** Start **
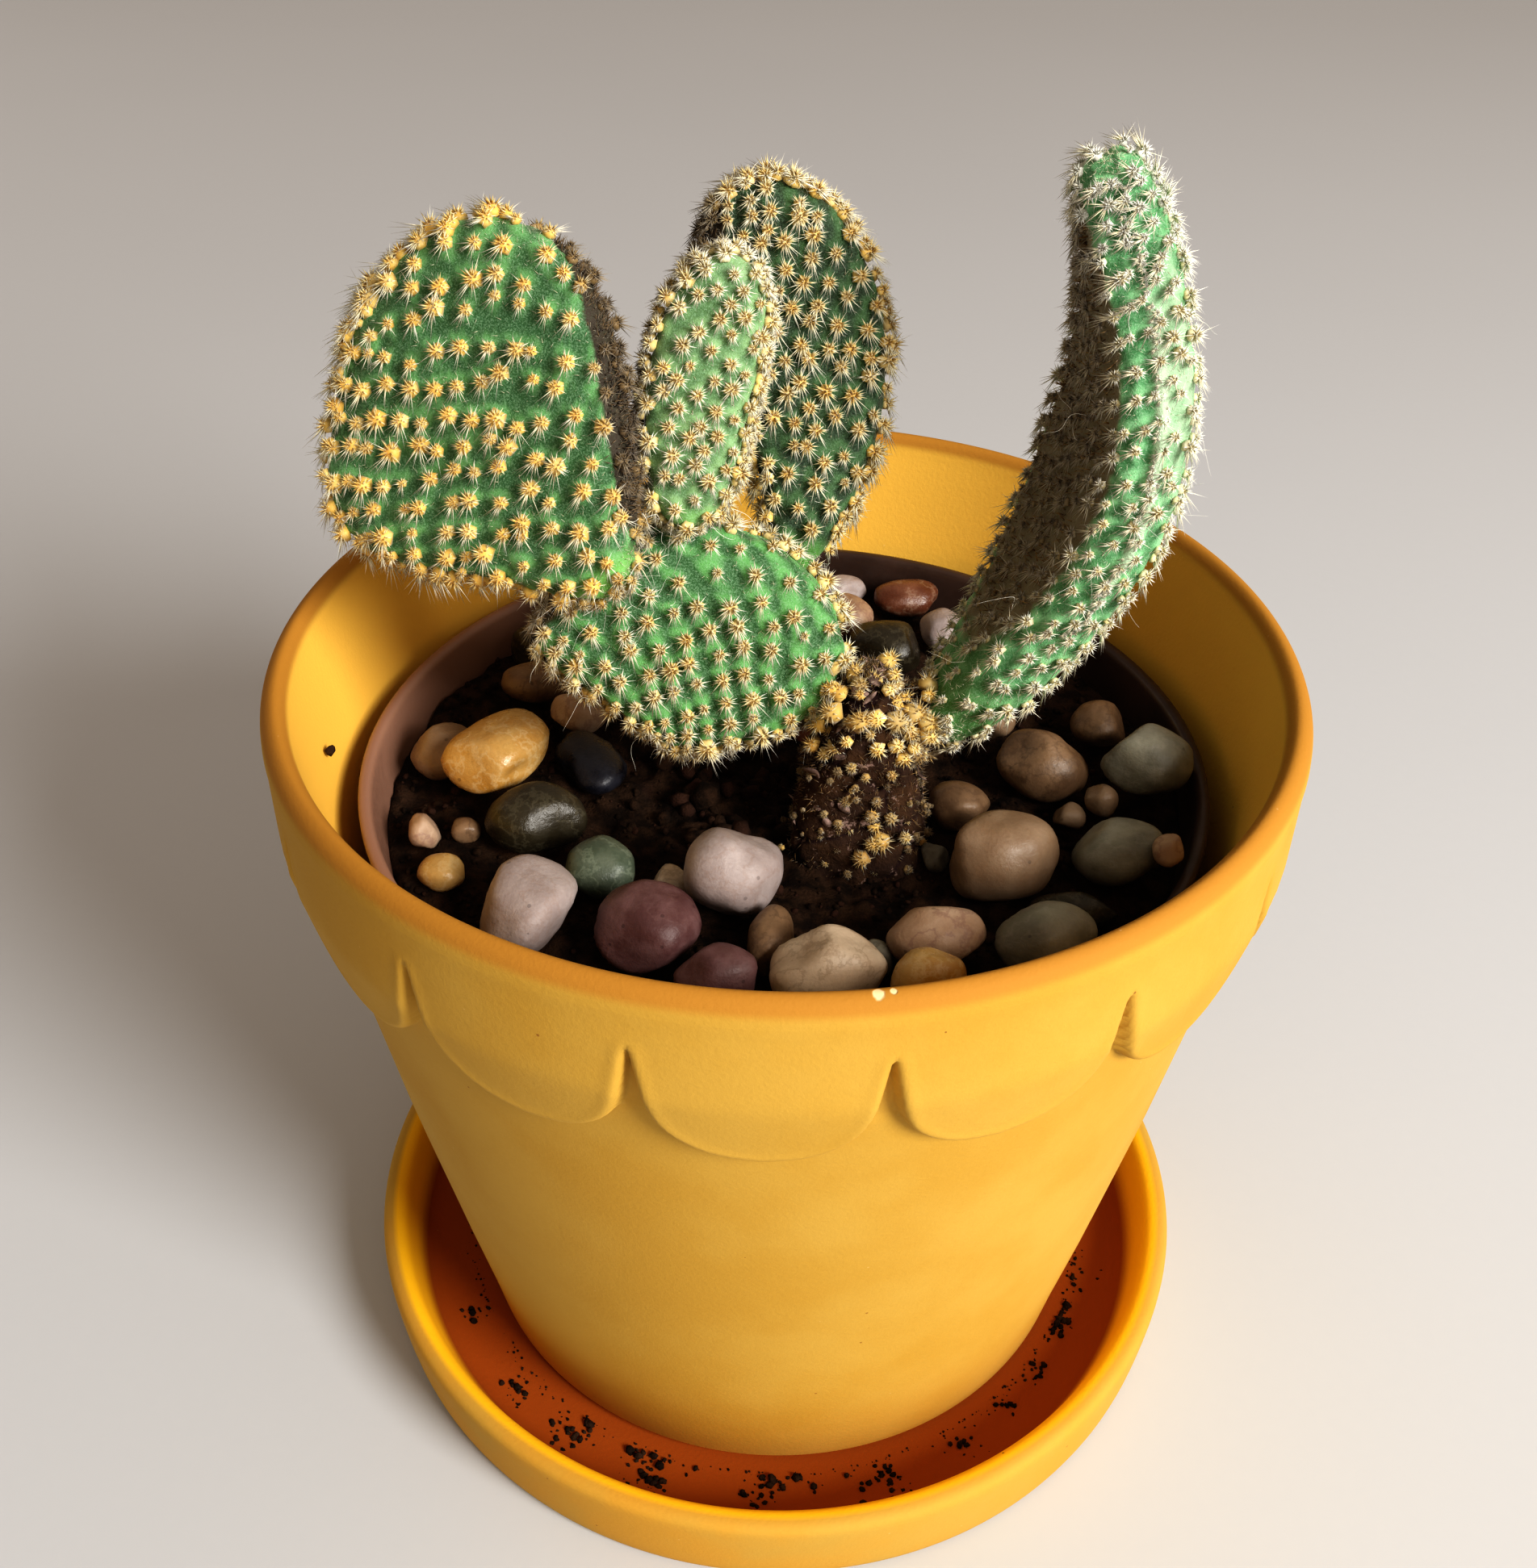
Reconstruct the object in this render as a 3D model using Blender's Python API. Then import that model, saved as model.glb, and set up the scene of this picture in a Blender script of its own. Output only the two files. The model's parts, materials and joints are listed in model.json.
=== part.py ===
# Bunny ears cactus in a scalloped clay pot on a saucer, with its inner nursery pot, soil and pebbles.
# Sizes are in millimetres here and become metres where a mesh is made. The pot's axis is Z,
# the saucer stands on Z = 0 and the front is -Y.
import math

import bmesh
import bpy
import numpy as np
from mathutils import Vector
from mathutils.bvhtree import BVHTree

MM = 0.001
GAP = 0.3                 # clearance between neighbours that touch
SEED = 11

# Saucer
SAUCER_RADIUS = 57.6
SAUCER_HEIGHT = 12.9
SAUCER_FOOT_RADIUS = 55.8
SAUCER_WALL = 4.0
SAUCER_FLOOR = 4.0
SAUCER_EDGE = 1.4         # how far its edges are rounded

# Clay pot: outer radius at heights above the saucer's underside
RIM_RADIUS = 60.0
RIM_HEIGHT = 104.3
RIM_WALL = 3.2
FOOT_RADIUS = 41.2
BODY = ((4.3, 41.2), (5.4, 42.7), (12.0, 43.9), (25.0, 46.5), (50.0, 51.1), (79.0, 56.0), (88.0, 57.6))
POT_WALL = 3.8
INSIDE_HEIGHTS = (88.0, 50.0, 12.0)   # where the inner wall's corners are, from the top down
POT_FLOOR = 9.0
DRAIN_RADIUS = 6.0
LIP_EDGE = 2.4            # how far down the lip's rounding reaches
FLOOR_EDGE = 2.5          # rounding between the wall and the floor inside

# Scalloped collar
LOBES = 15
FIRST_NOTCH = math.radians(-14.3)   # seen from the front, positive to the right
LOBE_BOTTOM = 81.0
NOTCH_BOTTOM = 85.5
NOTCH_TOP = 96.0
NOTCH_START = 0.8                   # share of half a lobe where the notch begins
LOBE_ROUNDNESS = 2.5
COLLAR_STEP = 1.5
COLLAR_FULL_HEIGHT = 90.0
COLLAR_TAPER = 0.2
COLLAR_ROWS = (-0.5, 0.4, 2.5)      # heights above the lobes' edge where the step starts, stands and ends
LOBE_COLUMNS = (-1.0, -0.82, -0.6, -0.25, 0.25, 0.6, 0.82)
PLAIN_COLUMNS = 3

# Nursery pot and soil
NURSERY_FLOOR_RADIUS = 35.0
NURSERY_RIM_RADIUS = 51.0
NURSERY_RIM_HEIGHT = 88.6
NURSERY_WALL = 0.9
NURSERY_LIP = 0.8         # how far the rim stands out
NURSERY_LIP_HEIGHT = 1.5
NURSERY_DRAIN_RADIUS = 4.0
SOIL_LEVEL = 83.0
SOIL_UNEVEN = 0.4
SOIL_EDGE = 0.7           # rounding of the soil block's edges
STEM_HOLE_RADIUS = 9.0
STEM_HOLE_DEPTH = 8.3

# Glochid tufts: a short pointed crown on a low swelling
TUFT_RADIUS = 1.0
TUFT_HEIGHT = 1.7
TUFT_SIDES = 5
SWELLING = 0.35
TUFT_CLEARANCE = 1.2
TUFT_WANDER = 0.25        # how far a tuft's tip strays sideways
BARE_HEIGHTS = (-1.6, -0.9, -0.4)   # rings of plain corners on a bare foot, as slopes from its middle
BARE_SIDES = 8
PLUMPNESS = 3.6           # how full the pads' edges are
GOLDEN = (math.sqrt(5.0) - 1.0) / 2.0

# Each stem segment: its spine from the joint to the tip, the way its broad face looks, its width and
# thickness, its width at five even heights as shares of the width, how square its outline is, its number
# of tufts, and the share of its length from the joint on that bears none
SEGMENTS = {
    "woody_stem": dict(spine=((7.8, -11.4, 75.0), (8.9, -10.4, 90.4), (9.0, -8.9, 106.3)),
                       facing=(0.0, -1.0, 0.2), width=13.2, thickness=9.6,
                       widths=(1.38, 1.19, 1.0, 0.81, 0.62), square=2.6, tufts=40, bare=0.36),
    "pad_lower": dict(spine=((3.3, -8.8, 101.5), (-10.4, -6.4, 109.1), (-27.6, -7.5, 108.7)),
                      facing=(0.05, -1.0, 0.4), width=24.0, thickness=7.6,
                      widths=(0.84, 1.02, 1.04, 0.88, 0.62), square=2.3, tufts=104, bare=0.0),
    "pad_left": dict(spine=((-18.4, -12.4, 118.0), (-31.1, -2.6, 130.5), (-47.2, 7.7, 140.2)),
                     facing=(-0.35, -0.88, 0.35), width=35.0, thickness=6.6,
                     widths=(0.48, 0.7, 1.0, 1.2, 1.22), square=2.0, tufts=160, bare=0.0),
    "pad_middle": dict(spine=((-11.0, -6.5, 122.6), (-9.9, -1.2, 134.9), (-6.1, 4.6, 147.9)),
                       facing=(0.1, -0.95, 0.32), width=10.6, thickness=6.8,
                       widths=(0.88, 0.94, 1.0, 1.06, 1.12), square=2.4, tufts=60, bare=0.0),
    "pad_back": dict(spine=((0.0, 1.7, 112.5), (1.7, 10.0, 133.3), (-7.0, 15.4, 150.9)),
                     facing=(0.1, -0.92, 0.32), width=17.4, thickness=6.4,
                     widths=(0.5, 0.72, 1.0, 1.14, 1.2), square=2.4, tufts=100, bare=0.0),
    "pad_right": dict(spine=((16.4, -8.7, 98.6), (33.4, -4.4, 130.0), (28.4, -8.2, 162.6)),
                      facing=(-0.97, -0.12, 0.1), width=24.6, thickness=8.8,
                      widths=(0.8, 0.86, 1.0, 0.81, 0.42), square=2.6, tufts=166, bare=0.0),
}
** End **
To be done - Beginning at the top of the data, please return every line until and including the line containing "from mathutils.bvhtree import BVHTree", copied exactly, and nothing past it.

Response to this task -
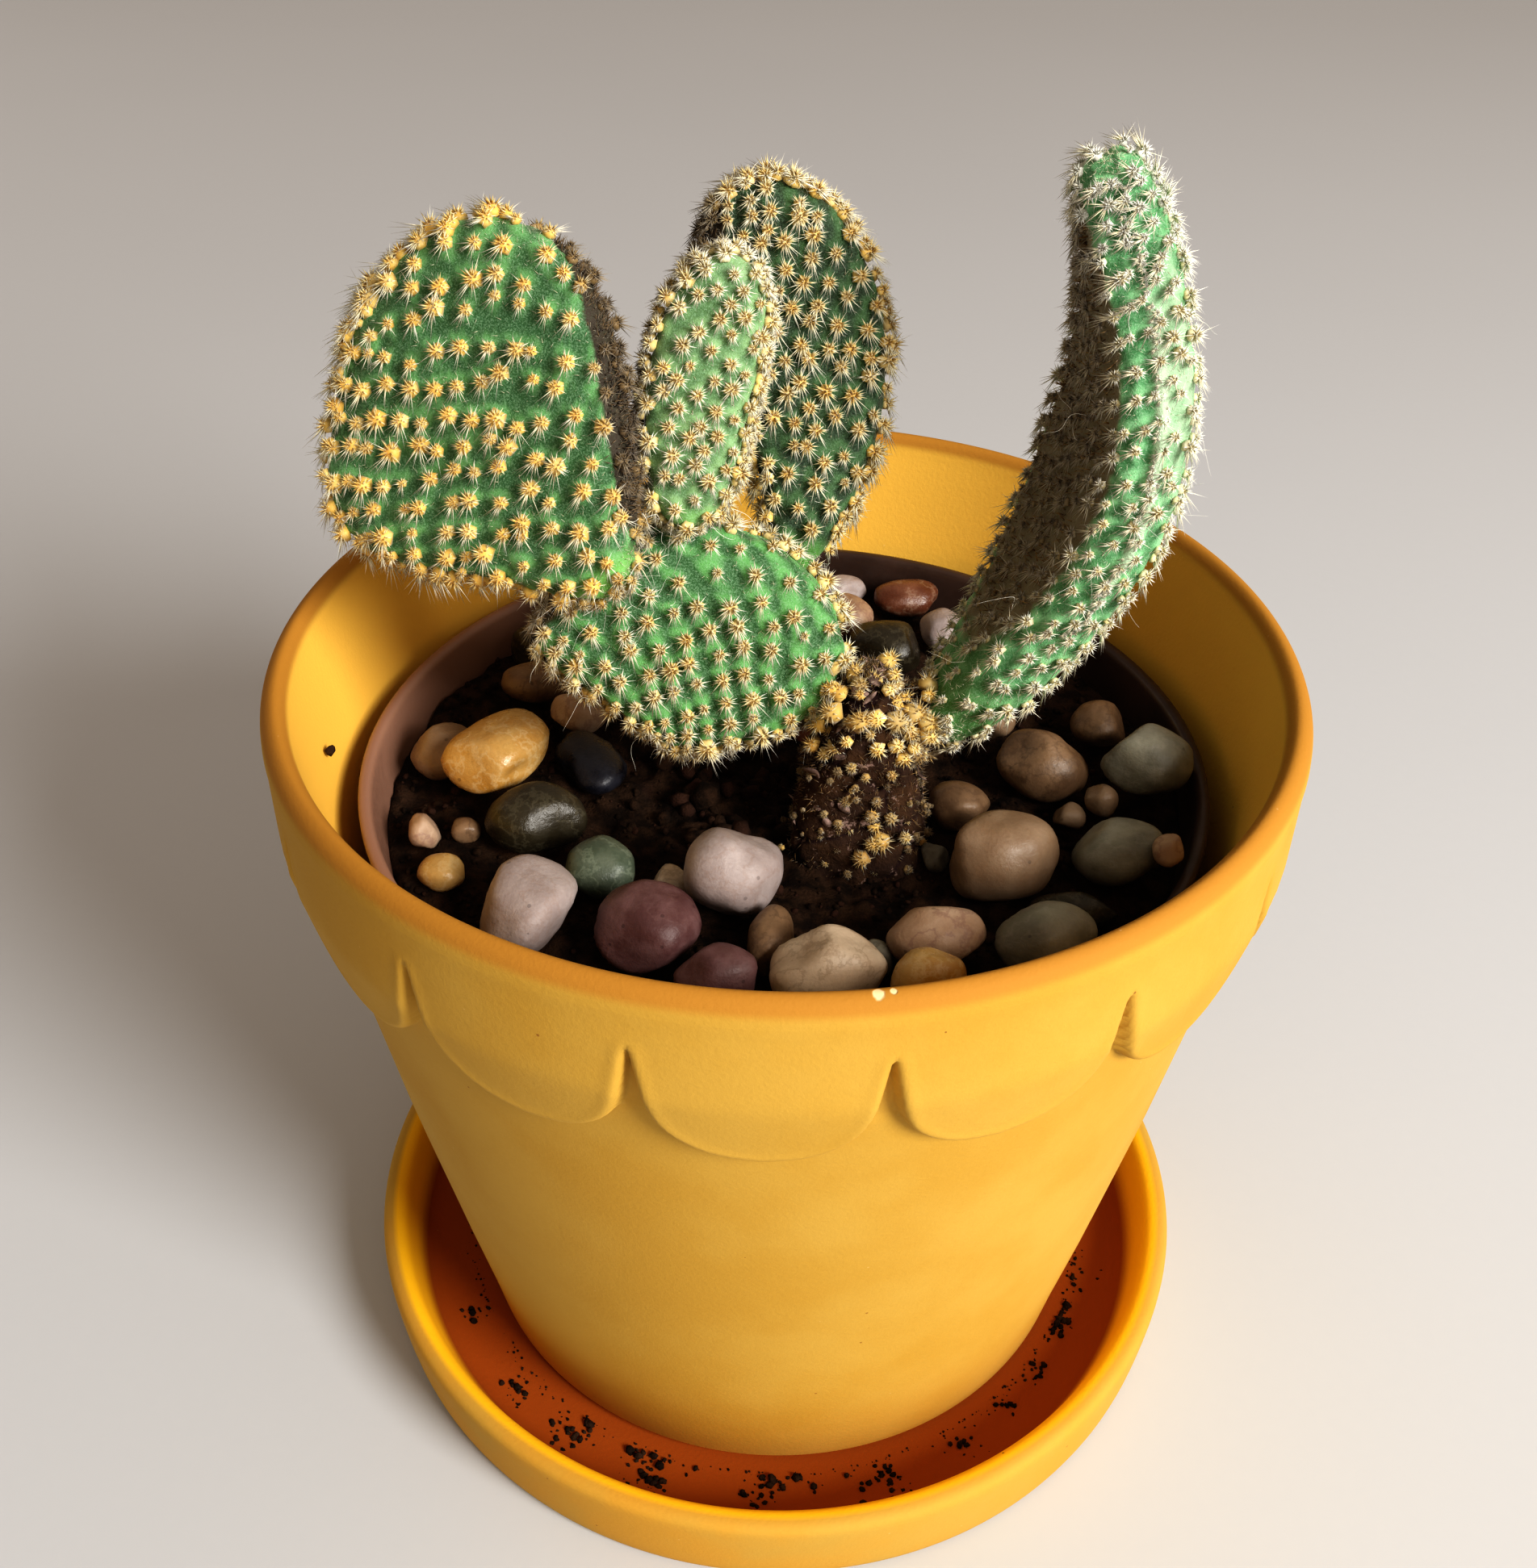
Reconstruct the object in this render as a 3D model using Blender's Python API. Then import that model, saved as model.glb, and set up the scene of this picture in a Blender script of its own. Output only the two files. The model's parts, materials and joints are listed in model.json.
=== part.py ===
# Bunny ears cactus in a scalloped clay pot on a saucer, with its inner nursery pot, soil and pebbles.
# Sizes are in millimetres here and become metres where a mesh is made. The pot's axis is Z,
# the saucer stands on Z = 0 and the front is -Y.
import math

import bmesh
import bpy
import numpy as np
from mathutils import Vector
from mathutils.bvhtree import BVHTree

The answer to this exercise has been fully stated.